Defendants would avoid "all liability for fees or damages" so long as they fixed the problem. With no way of getting payment for services, "attorneys could no longer afford to handle civil rights cases for disabled persons in California court."
If the initiative passed, businesses would not be required to fix any access problems other than ones a disabled person had actually noticed -- and there would be no time limit on how long they took to correct those problems, according to activists.
Williams says that if the initiative is allowed to go forward, she anticipates an increased frenzy of "mass media bullshit" to "persuade the voting public that 'something should be done about those bad lawyers raping the ADA.'"
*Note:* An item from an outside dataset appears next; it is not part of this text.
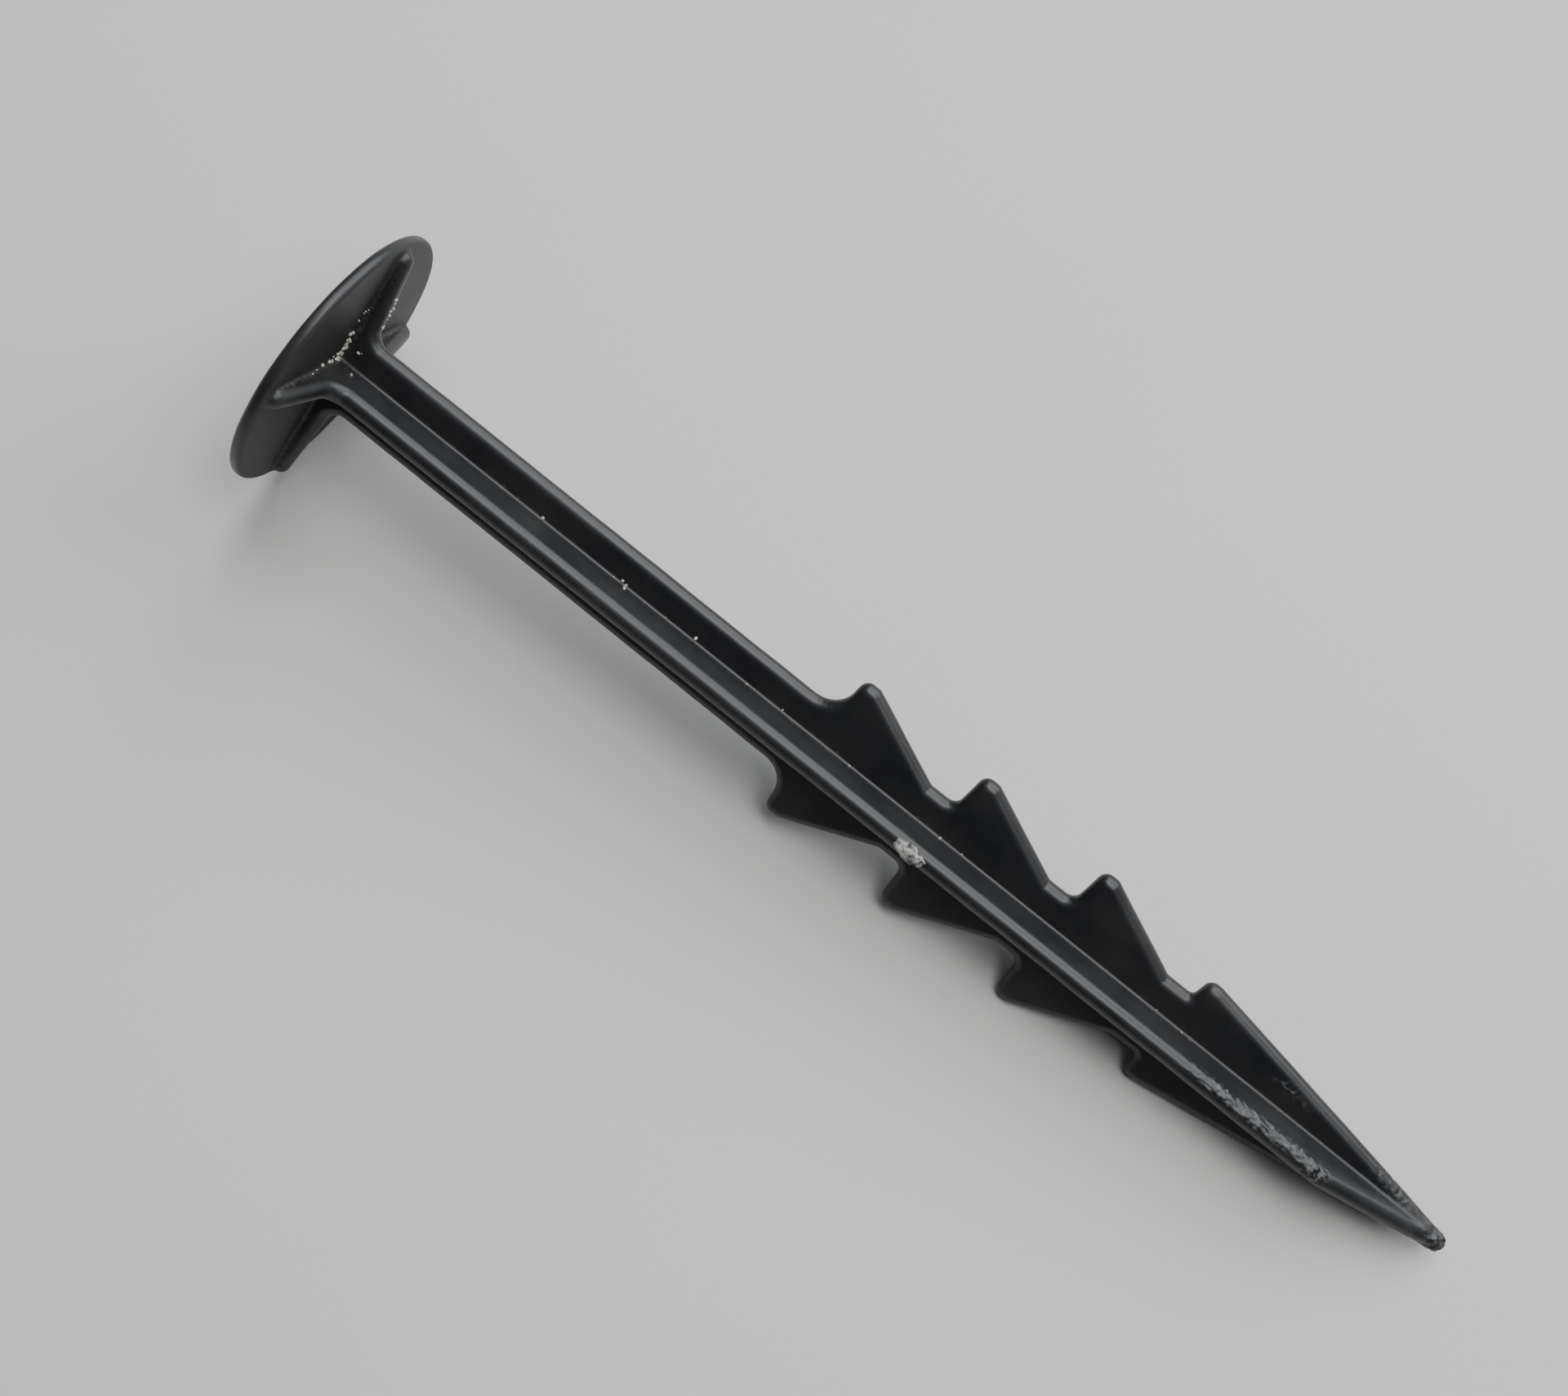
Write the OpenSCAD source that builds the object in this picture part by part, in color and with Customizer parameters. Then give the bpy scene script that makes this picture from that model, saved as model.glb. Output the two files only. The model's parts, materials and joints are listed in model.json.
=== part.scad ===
// Barbed plastic tent stake, one moulding, lying on the ground the way it comes to rest.
// Each node is one named region of the moulding. The regions meet face to face.
// Stake coordinates: Z runs from the outer face of the head to the tip,
// rib A points along +X, rib B along +Y, rib C along -X and rib D along -Y.

/* [Head] */
// Head disc diameter, mm
head_d = 42; // [30:0.5:60]
// Head disc thickness, mm
head_t = 2; // [1.5:0.1:5]
// Rounding radius of the head's rim, mm
rim_r = 0.85; // [0.3:0.05:1.5]

/* [Shaft] */
// Length over all, mm
stake_l = 200; // [150:1:300]
// Thickness of the ribs, mm
rib_w = 3; // [2:0.1:5]
// Height of ribs A and C above the shaft's centre line where they carry no barb, mm
rib_h = 6.2; // [4:0.1:10]
// Height of the plain cross ribs B and D above the shaft's centre line, mm
cross_h = 7.7; // [4:0.1:12]
// Where the plain ribs bend in towards the tip, mm
bend_z = 178.6; // [140:0.1:190]
// Radius of the blunt tip, mm
tip_r = 1.3; // [0.8:0.1:2]

/* [Gussets] */
// Height above the disc's outer face where a gusset has become plain rib, mm
gusset_top = 8.6; // [6:0.1:14]
// How far a gusset's corner stands out beyond the rib it braces, mm
gusset_knee_out = 0.7; // [0.3:0.1:3]
// Corner of a gusset, distance from the disc's outer face, mm
gusset_knee_z = 5.8; // [4:0.1:8]
// Outer end of a gusset, distance from the centre line, mm
gusset_end_r = 20.2; // [12:0.1:21]
// Height of a gusset's outer end above the disc's outer face, mm
gusset_end_z = 3.4; // [3:0.1:5]

/* [Barbs] */
// Back face of the first barb, distance from the disc's outer face, mm
barb_z = 87; // [60:0.5:100]
// Distance from one barb to the next, mm
barb_pitch = 21; // [15:0.1:30]
// Height of a full barb above the centre line, mm
barb_h = 12.9; // [8:0.1:16]
// Height of the last barb above the centre line, mm
last_barb_h = 10; // [7:0.1:14]
// Length of the slope behind a barb's back face, mm
barb_run = 15.2; // [8:0.1:19]
// How far the back face leans towards the tip, mm
barb_lean = 0.9; // [0:0.1:3]
// Smooth shaft before the first barb's node begins, mm
plain_l = 78; // [50:1:95]

/* [Gate mark] */
// Centre of the torn moulding gate on rib B, mm
gate_z = 106.7; // [80:0.1:140]
// Length of the torn gate, mm
gate_l = 5; // [2:0.1:8]

/* [Hidden] */

$fn = 96;
half_w = rib_w / 2;
round_steps = 10;                 // facets in the rounded edge of a rib
far = 60;                         // longer than any region it is cut from
end_round = 0.8;                  // bevel at a gusset's outer end
web_h = half_w + 1.9;             // the barbs sit on the webs at this height
barb_count = 4;
BLACK = [0.06, 0.06, 0.065];
DUSTY = [0.45, 0.44, 0.42];

// Height of the lowered taper from the last barb to the tip, at distance z.
last_z = barb_z + (barb_count - 1) * barb_pitch;
taper_start = last_z + 2;
function taper_h(z) = last_barb_h
    + (tip_r - last_barb_h) * (z - taper_start) / (stake_l - 1 - taper_start);

// The stake rests on the disc's rim, the third barb of rib C and the bend of rib D.
// reach(r, turn) is how far a rounded edge at height r reaches down
// when its rib stands turn degrees away from straight down.
function reach(r, turn) = (r - half_w) * cos(turn) + half_w;
function dip_on(z, r, turn) = atan((head_d / 2 - reach(r, turn)) / (z - head_t / 2));
third_barb_z = barb_z + 2 * barb_pitch + 2;
function dip_gap(turn) = dip_on(third_barb_z, barb_h, turn) - dip_on(bend_z, cross_h, 90 - turn);
function settle(lo, hi, n = 24) = n == 0 ? (lo + hi) / 2
    : dip_gap((lo + hi) / 2) > 0 ? settle(lo, (lo + hi) / 2, n - 1)
    : settle((lo + hi) / 2, hi, n - 1);
roll = settle(20, 80);            // rib C from straight down, degrees
dip = dip_on(bend_z, cross_h, 90 - roll);
rim_turn_r = head_d / 2 - rim_r;  // circle that the rim's rounding is centred on
rest_h = (head_t - rim_r) * sin(dip) + rim_turn_r * cos(dip) + rim_r;
head_x = rim_r * (cos(dip) - 1) - rim_turn_r * sin(dip);
tip_flat_r = tip_r - 0.6;
tip_x = stake_l * cos(dip) + tip_flat_r * sin(dip);

// From stake coordinates to the resting place: head to tip along +X, ground at Z = 0.
module lying()
    translate([-(head_x + tip_x) / 2, 0, rest_h])
        rotate([0, 90 + dip, 0])
            rotate([0, 0, 180 - roll])
                children();

// Turns rib A's plane into the plane of rib A, B, C or D (0 to 3).
module on_rib(i) rotate([0, 0, 90 * i]) children();

// Section of a rib: a plate with a fully rounded edge at x = 0, going inwards along +X.
module rib_section(depth)
    polygon(concat(
        [for (i = [0 : round_steps])
            let (a = 90 + 180 * i / round_steps)
            [half_w + half_w * cos(a), half_w * sin(a)]],
        [[depth, -half_w], [depth, half_w]]));

// A plate in the plane of rib A whose rounded edge runs from p to q.
// Points are [height, z]; the material is on the left of the way from p to q.
module edge_plate(p, q, depth, before = 0, after = 0) {
    way = q - p;
    a = atan2(way[1], way[0]);
    translate([p[0], 0, p[1]])
        rotate([0, -90 - a, 0])
            rotate([180, 0, 0])
                translate([0, 0, -before])
                    linear_extrude(norm(way) + before + after)
                        rib_section(depth);
}

// The part of rib A's plane between two heights and two distances.
module window(h0, h1, z0, z1)
    translate([h0, -rib_w, z0]) cube([h1 - h0, 2 * rib_w, z1 - z0]);

module head_disc() {
    edge = [for (side = [0, 1], i = [0 : 6])
        let (a = -90 + 90 * side + 15 * i)
        [head_d / 2 - rim_r + rim_r * cos(a),
         (side == 0 ? rim_r : head_t - rim_r) + rim_r * sin(a)]];
    color(BLACK) lying()
        rotate_extrude() polygon(concat([[0, 0]], edge, [[0, head_t]]));
}

// A brace from a rib of height h out along the disc, with a bevelled outer end.
module gusset(h) {
    foot = [gusset_end_r, head_t];
    heel = [gusset_end_r, gusset_end_z - end_round];
    toe = [gusset_end_r - end_round, gusset_end_z];
    knee = [h + gusset_knee_out, gusset_knee_z];
    intersection() {
        window(half_w, head_d / 2, head_t, gusset_top);
        union() {
            intersection() {
                edge_plate(foot, heel, far, far, far);
                edge_plate(heel, toe, far, far, far);
                edge_plate(toe, knee, far, far, far);
            }
            edge_plate(knee, [h, gusset_top], h, 0.3, 1);
        }
    }
}

// Plain rib of height h from the gusset to z = finish.
module plain_rib(h, finish)
    edge_plate([h, gusset_top], [h, finish], h - half_w);

module core()
    color(BLACK) lying()
        translate([-half_w, -half_w, head_t]) cube([rib_w, rib_w, bend_z - head_t]);

// Flat web that carries the barbs of rib A or C.
module web()
    translate([half_w, -half_w, plain_l]) cube([web_h - half_w, rib_w, bend_z - plain_l]);

// One barb of rib A with the short valley in front of it: n = 1 is nearest the head.
module barb(n) {
    back = barb_z + (n - 1) * barb_pitch;
    last = n == barb_count;
    start = n == 1 ? plain_l : back - barb_pitch + barb_run;
    finish = last ? bend_z : back + barb_run;
    h = last ? last_barb_h : barb_h;
    foot = [rib_h, back - 0.4];
    shoulder = [h - 1.2, back + barb_lean];
    peak = [h, back + 2];
    toe = last ? [taper_h(bend_z), bend_z] : [rib_h, finish];
    lead = n == 1 ? 5 : 1.8;      // the first barb has a longer, softer lead-in
    curve = [rib_h + lead * 0.3, back - lead * 0.28];
    intersection() {
        window(web_h, barb_h + 1, start, finish);
        union() {
            edge_plate([rib_h, start], [rib_h, back], far, 1, 1);
            edge_plate([rib_h, back - lead], curve, rib_w, 0.2, 0.6);
            edge_plate(curve, [rib_h + lead * 0.75, back + 0.1], rib_w, 0.2, 0.2);
            intersection() {
                edge_plate(foot, shoulder, far, far, far);
                edge_plate(shoulder, peak, far, far, far);
                edge_plate(peak, toe, far, far, far);
            }
        }
    }
}

// The four ribs taper together to the blunt tip; a turned envelope rounds the end.
module point()
    color(BLACK) lying()
        intersection() {
            union() for (i = [0 : 3])
                on_rib(i) intersection() {
                    window(-half_w, cross_h + 1, bend_z, stake_l);
                    edge_plate([i % 2 == 0 ? taper_h(bend_z) : cross_h, bend_z],
                               [tip_r, stake_l - 1], far, 4, 4);
                }
            rotate_extrude() polygon([
                [0, bend_z - 1], [cross_h + 2, bend_z - 1], [cross_h + 2, bend_z + 2],
                [tip_r + 1.1, stake_l - 3.4], [tip_r, stake_l - 0.7],
                [tip_flat_r, stake_l], [0, stake_l]]);
        }

// Ragged stub left where the moulding was torn off its runner, on rib B's edge.
module gate_mark()
    color(DUSTY) lying() on_rib(1)
        difference() {
            translate([cross_h - 0.35, -0.95, gate_z - gate_l / 2]) cube([0.95, 1.9, gate_l]);
            edge_plate([cross_h, gate_z - gate_l], [cross_h, gate_z + gate_l], 4);
        }

module gusset_a() color(BLACK) lying() on_rib(0) gusset(rib_h);
module gusset_b() color(BLACK) lying() on_rib(1) gusset(cross_h);
module gusset_c() color(BLACK) lying() on_rib(2) gusset(rib_h);
module gusset_d() color(BLACK) lying() on_rib(3) gusset(cross_h);
module rib_a() color(BLACK) lying() on_rib(0) plain_rib(rib_h, plain_l);
module rib_b() color(BLACK) lying() on_rib(1) plain_rib(cross_h, bend_z);
module rib_c() color(BLACK) lying() on_rib(2) plain_rib(rib_h, plain_l);
module rib_d() color(BLACK) lying() on_rib(3) plain_rib(cross_h, bend_z);
module web_a() color(BLACK) lying() on_rib(0) web();
module web_c() color(BLACK) lying() on_rib(2) web();
module barb_a1() color(BLACK) lying() on_rib(0) barb(1);
module barb_a2() color(BLACK) lying() on_rib(0) barb(2);
module barb_a3() color(BLACK) lying() on_rib(0) barb(3);
module barb_a4() color(BLACK) lying() on_rib(0) barb(4);
module barb_c1() color(BLACK) lying() on_rib(2) barb(1);
module barb_c2() color(BLACK) lying() on_rib(2) barb(2);
module barb_c3() color(BLACK) lying() on_rib(2) barb(3);
module barb_c4() color(BLACK) lying() on_rib(2) barb(4);

head_disc();
gusset_a();
gusset_b();
gusset_c();
gusset_d();
core();
rib_a();
rib_b();
rib_c();
rib_d();
web_a();
web_c();
barb_a1();
barb_a2();
barb_a3();
barb_a4();
barb_c1();
barb_c2();
barb_c3();
barb_c4();
point();
gate_mark();
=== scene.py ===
"""Barbed plastic tent stake: the moulding's skin, its torn gate, sand grains, floor, lights and camera.

The skin is built once as a signed distance field in the stake's own coordinates (millimetres):
Z runs from the outer face of the head to the tip, rib A points along +X and rib B along +Y,
rib C is opposite A and rib D opposite B. The closed skin is then cut into named pieces.
"""
import json
import math
import bmesh
import bpy
import numpy as np
from mathutils import Euler, Matrix, Vector


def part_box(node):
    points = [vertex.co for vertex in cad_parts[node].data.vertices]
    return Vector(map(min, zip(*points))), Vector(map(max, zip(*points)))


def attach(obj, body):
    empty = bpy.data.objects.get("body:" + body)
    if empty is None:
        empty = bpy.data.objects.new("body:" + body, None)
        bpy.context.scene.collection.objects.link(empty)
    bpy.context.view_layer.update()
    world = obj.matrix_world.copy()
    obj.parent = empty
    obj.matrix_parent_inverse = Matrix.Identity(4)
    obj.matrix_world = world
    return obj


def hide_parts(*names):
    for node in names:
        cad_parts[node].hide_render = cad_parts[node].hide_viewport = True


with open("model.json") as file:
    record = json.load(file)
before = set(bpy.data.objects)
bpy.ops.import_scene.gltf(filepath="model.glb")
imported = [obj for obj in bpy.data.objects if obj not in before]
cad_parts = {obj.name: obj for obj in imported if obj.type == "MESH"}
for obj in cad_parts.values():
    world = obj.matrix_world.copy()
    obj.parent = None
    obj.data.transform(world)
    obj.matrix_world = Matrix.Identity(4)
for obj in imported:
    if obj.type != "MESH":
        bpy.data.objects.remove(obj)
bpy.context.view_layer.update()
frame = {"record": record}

MM = 0.001

# ---------------------------------------------------------------- sizes, mm
HEAD_R = 21.0
HEAD_T = 2.0
RIM_R = 0.85
HALF_W = 1.5            # half the thickness of a rib: every rib edge is rounded this much
RIB_IN = 4.7            # height of the centre of the rounded edge of ribs A and C
CROSS_IN = 6.2          # the same for the plain cross ribs B and D
LENGTH = 200.0
BEND_Z = 178.6
BEND_R = 3.0
TIP_IN_Z = 198.5        # centre of the rounded tip
THIN_Z = 190.0          # from here the ribs grow thinner, by THIN_BY on each side over THIN_RUN
THIN_RUN = 9.0
THIN_BY = 0.22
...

California's business community "has declared open war on disability civil rights in California," says Williams, and "this is the front line."
Biased media coverage and "misleading ads" can influence voters on an initiative, Williams says. "This initiative does not really even mention disability rights," she adds, saying that the initiative's framers refer to access problems as mere "construction defects," and have obfuscated the issue further by grouping them with new home defects.
Activists also believe the initiative violates civil rights under equal protection clauses in federal and state law, says Williams. "We will be pressuring the attorney general to reject this initiative as illegal."